In 2005, he pledged allegiance to Abu Musab al-Zarqawi, the brutal leader of one of IS’s many previous incarnations.
Zarqawi was killed in 2006 and Baghdadi took over from his successor, who was also eliminated, in 2010.
He revived the fortunes of Iraq’s struggling Al-Qaeda affiliate, the Islamic State of Iraq (ISI), turning it into the independent IS group, expanding into Syria in 2013 and then launching its sweeping offensive in Iraq in 2014.
Baghdadi grew up in a family divided between a religious clan and another of officers loyal to Saddam Hussein’s secular Baath party.
Years later, his masterstroke as a jihadist leader was arguably to incorporate the ex-Baathists his predecessors had either fought or ignored into his organisation.
It gave his leadership the military legitimacy he personally lacked and formed a solid backbone for the future IS group, whose extremist religious propaganda was combined with formidable guerrilla efficiency.
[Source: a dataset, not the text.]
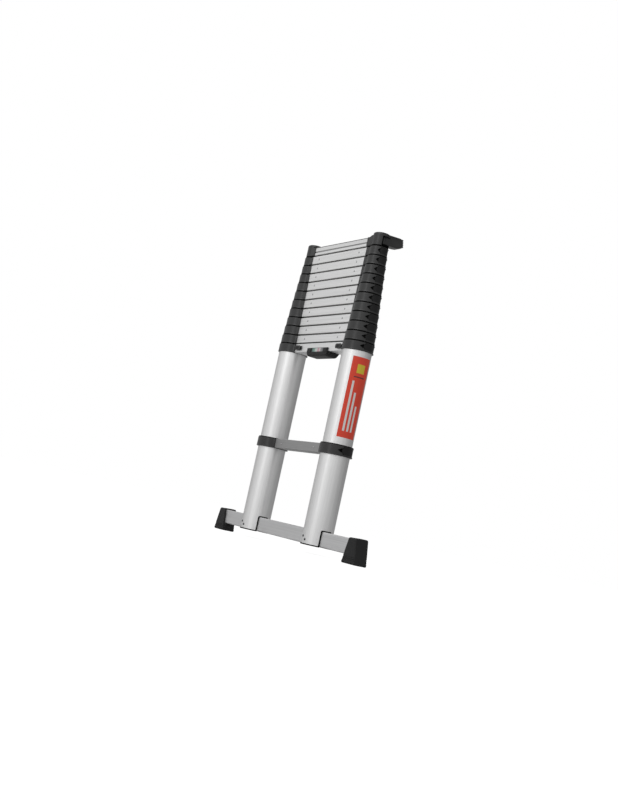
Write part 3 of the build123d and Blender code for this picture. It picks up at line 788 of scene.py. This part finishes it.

Uncharismatic and an average orator, Baghdadi was described by his repudiated ex-wife Saja al-Dulaimi, who now lives in Lebanon, as a “normal family man” who was good with children.
Baghdadi is thought to have had three wives, Asma al-Kubaysi, Isra al-Qaysi — from Iraq and Syria — and another, more recent, from the Gulf.
He has also been accused of having repeatedly raped girls and women he kept as sex slaves, including a pre-teen Yazidi girl and the US aid worker Kayla Mueller who was subsequently killed.